Sunday, October 02, 2005

Vegetarians In The House

Pattaya is having its' vegetarian festival over the next week and a half. Toom, my maid, is all excited about it. "Two weeks I no eat neua, and no drink wee-sa-kee!" Apparently the monks up at the temple are encouraging all comers to abstain as well.

I've always thought of vegetarianism as a moral thing more than a health thing. Therefore, what is 2 weeks? That's just 14 days before you get back to tearing the heads of chickens, and ripping pigs apart with your incisors.

Oh well. Maybe for every 100 Thai people that take a vacation from their blood-thirsty ways, 1 Thai person will stay permanently off meat. That's a good thing I suppose.

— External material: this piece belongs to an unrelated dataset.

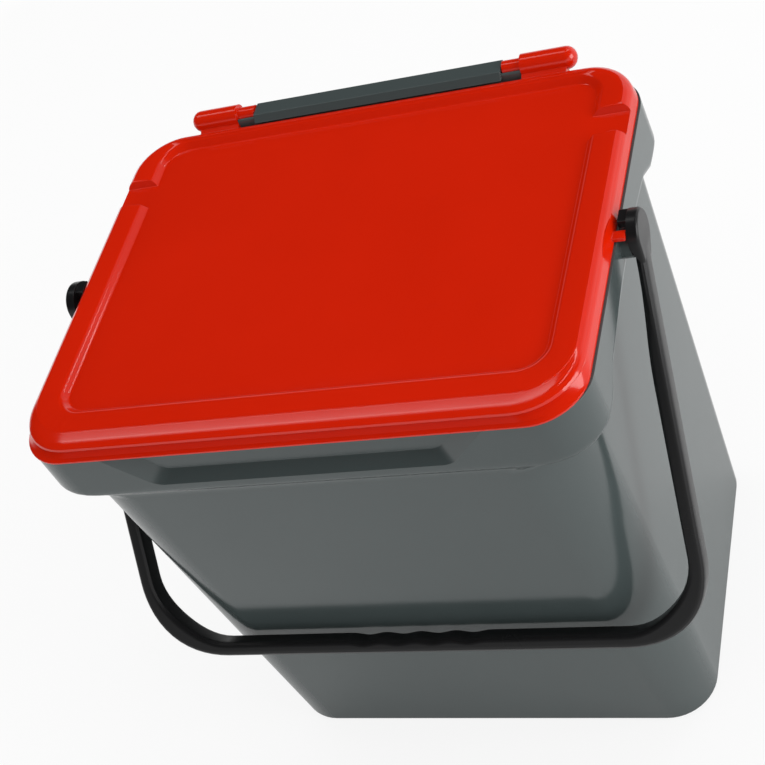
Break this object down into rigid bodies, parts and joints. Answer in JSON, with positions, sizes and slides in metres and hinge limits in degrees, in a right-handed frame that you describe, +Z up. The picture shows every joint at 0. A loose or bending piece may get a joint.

Not for me though... I'm a person who bases housing decisions on the proximity to McDonald's in the same way that nervous, married, first-time home buyers look at how close the home they are buying is to good schools. Quan Yin and her cow-like countenance may be the reasons why so many Thais shun beef, but her earthly counterparts are warmly welcomed between slices of bread in my house any day of the week.

But... since I could never tear the head off a live chicken; since I cringe when I see fishes suffocating in a bucket of water on the deck of my friend's boat... I fully respect vegetarians and their respect for life. However, I can still achieve separation between the sweet white breaded filet of cod on my plate and the creature that it was taken from. So, as long as I can keep up the illusion that meat does not equal animal, Colonel Sanders and I are best buddies.